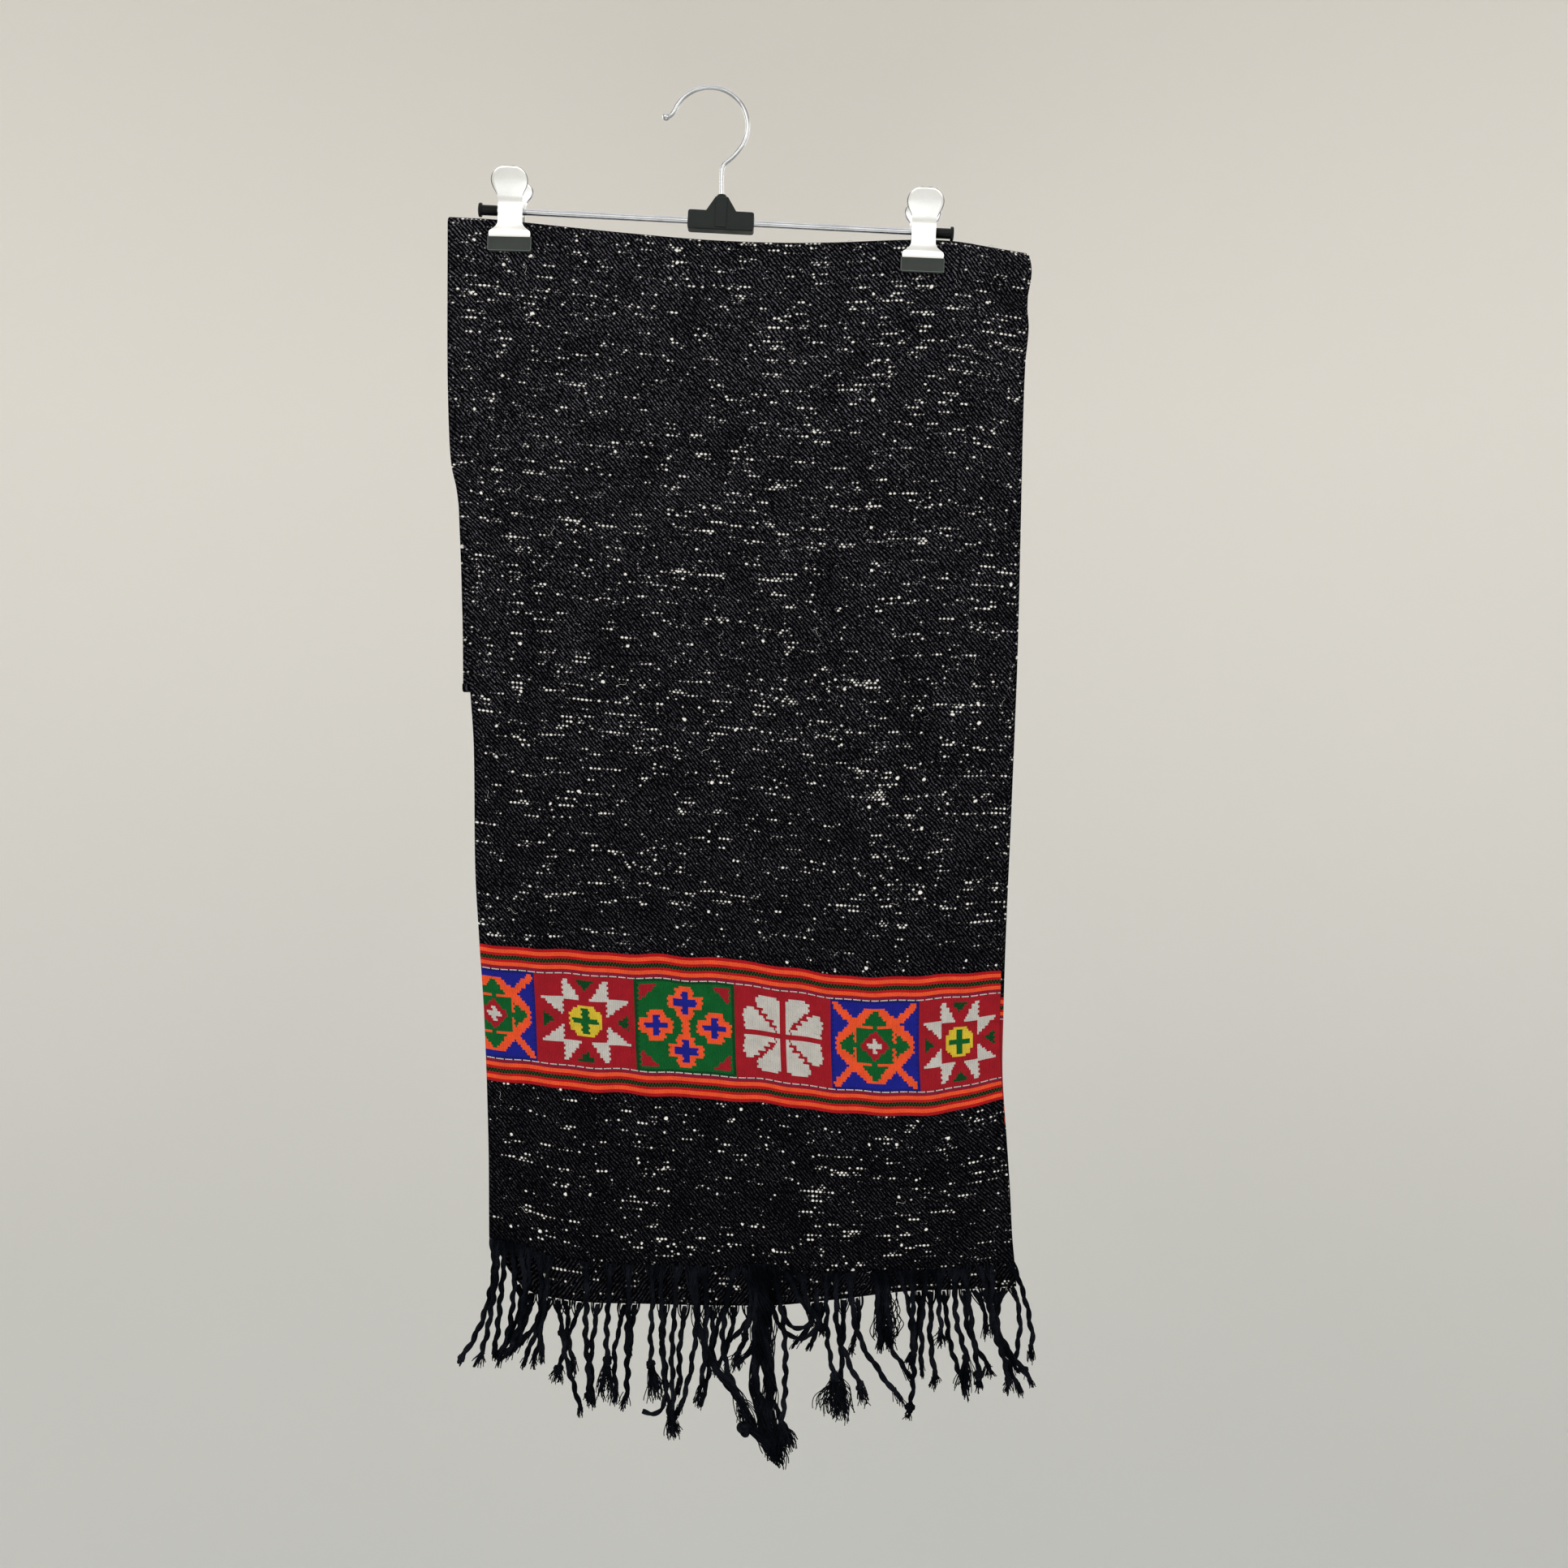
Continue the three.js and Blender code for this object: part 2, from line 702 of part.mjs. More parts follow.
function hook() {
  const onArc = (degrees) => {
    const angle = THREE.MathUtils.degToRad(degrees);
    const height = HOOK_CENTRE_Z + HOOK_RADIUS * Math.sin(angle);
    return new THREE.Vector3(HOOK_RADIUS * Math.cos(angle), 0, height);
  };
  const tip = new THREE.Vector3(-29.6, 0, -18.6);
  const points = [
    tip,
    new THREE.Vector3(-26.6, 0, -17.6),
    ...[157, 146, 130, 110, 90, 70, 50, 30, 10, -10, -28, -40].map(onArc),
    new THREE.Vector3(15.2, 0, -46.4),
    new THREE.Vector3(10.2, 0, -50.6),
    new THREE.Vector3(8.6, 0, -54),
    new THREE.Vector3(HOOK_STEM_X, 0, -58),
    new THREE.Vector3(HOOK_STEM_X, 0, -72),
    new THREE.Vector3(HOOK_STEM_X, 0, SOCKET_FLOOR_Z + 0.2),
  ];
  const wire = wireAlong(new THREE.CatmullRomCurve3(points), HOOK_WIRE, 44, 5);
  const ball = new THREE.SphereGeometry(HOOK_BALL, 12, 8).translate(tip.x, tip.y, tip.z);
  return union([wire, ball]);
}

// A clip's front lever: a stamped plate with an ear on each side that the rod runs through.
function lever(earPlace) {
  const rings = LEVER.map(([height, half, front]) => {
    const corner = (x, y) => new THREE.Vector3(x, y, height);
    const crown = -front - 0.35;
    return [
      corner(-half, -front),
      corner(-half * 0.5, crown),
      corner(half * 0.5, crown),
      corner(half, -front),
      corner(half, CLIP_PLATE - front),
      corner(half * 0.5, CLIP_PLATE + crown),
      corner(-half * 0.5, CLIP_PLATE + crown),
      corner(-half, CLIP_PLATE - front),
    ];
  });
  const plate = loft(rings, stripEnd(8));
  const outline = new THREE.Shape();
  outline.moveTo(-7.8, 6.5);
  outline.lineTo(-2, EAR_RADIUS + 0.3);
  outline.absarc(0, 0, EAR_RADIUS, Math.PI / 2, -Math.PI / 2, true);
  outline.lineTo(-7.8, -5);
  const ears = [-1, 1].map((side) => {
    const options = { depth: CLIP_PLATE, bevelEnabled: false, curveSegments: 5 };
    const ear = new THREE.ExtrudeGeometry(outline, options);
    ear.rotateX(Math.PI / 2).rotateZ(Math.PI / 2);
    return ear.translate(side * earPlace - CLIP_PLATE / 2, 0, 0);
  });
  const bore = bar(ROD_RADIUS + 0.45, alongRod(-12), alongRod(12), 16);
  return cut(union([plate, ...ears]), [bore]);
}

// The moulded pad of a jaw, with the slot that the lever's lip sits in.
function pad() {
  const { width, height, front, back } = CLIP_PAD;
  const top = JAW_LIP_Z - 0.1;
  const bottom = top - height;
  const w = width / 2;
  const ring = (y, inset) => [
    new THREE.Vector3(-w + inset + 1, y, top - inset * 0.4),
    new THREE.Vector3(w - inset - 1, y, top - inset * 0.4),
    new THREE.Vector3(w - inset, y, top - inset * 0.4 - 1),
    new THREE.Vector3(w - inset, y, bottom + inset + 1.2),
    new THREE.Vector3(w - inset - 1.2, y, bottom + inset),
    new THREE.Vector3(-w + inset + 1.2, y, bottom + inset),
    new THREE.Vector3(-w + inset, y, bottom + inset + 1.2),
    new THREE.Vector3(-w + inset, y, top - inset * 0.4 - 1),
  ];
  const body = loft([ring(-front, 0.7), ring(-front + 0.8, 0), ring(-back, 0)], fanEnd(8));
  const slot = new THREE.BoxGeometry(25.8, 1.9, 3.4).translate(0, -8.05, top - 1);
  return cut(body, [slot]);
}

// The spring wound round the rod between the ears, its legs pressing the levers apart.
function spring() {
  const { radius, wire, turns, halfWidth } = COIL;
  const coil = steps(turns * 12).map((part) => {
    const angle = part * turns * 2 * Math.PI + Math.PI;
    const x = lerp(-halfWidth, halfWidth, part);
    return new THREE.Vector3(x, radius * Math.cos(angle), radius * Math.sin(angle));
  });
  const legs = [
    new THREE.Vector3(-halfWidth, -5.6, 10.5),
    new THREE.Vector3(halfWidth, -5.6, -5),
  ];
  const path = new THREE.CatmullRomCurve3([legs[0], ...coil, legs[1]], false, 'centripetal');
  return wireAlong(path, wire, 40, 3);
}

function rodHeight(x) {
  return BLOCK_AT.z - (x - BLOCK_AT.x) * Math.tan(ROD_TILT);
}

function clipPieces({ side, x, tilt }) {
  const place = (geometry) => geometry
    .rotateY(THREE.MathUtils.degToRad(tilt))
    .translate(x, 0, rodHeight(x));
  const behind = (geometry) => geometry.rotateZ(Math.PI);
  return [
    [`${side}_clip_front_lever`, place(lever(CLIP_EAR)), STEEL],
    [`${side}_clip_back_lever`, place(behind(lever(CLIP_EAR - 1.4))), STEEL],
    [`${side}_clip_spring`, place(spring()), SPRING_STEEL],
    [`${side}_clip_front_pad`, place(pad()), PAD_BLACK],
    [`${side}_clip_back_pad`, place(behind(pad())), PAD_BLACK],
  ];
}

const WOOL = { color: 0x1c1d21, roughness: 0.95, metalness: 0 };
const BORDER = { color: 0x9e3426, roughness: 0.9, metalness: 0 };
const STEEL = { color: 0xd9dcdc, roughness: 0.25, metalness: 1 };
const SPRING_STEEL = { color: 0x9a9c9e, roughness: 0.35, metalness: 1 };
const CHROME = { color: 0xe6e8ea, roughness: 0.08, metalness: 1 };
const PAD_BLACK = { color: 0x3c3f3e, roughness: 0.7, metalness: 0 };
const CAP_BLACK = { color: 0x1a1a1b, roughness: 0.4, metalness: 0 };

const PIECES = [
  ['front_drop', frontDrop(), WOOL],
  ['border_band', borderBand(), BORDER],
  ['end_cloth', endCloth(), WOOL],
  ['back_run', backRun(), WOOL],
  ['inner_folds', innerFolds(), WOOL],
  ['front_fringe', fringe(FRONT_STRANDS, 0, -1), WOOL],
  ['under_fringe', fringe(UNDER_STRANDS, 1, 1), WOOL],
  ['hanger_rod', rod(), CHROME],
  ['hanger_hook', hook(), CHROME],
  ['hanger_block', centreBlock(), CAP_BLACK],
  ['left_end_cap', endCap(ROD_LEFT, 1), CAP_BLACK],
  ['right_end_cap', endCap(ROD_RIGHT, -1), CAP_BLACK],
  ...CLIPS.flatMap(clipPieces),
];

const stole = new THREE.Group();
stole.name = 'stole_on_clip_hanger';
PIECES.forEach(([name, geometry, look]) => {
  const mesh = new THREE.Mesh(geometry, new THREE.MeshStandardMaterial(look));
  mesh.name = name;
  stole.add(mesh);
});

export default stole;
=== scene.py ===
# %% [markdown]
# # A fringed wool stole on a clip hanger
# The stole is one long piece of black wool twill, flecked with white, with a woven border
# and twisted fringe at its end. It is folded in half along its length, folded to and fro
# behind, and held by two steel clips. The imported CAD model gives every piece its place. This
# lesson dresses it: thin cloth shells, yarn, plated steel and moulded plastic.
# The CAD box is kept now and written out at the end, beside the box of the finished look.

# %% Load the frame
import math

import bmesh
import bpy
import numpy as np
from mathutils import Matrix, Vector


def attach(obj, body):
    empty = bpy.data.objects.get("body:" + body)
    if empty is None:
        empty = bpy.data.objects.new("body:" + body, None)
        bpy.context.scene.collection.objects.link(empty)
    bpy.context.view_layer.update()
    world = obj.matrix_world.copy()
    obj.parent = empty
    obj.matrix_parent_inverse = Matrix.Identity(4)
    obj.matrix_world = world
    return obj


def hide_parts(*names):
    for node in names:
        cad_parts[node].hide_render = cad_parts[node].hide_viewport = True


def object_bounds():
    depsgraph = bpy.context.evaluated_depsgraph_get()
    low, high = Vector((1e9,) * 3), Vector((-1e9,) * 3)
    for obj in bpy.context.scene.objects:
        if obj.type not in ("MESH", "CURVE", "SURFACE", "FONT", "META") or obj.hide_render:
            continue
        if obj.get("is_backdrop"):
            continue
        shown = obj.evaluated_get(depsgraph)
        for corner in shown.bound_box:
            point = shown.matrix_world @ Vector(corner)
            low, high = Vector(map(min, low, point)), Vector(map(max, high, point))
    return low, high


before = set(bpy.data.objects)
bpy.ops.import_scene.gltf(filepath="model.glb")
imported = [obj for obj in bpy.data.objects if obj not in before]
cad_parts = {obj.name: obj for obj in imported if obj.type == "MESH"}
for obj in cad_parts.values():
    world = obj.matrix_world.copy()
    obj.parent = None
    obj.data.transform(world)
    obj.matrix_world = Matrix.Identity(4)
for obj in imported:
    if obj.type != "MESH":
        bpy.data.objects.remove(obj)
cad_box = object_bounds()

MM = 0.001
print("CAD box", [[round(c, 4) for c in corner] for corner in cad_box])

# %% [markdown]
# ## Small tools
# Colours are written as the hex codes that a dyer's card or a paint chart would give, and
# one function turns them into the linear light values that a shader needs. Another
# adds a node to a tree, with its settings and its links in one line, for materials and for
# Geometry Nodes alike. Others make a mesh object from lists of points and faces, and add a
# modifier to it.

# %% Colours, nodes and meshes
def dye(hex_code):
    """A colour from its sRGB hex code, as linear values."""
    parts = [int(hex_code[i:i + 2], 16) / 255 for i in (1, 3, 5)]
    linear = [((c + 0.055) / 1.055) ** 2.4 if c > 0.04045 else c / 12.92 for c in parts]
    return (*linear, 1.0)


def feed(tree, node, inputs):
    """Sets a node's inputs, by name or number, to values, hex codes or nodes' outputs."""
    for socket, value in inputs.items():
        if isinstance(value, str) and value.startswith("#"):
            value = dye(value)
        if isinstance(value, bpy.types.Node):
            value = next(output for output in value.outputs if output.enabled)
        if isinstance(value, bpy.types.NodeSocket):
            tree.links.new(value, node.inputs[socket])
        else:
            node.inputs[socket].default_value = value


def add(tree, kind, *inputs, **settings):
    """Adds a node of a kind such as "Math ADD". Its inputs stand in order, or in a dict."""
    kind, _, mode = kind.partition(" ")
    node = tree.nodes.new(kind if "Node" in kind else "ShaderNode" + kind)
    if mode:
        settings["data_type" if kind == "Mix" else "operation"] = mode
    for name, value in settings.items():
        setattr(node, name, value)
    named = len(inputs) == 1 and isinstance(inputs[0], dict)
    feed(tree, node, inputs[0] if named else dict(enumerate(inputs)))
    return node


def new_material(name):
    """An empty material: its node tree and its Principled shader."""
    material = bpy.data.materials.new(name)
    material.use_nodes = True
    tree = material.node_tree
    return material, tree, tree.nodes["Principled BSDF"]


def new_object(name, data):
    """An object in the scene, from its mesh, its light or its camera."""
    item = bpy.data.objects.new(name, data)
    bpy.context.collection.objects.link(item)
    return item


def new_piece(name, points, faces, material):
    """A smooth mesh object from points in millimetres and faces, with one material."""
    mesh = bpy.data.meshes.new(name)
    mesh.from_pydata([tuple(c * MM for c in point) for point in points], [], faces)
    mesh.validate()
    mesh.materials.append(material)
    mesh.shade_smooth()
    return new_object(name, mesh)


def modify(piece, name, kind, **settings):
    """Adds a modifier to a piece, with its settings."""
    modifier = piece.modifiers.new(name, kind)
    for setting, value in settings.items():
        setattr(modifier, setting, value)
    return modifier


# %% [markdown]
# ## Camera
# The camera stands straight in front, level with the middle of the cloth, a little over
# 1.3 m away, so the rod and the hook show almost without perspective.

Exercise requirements
Reproduce, without alteration, solely the lines beginning at the line that includes "if empty is" and ending at the line that includes "obj.matrix_world = world", both lines included.

Result of this exercise
    if empty is None:
        empty = bpy.data.objects.new("body:" + body, None)
        bpy.context.scene.collection.objects.link(empty)
    bpy.context.view_layer.update()
    world = obj.matrix_world.copy()
    obj.parent = empty
    obj.matrix_parent_inverse = Matrix.Identity(4)
    obj.matrix_world = world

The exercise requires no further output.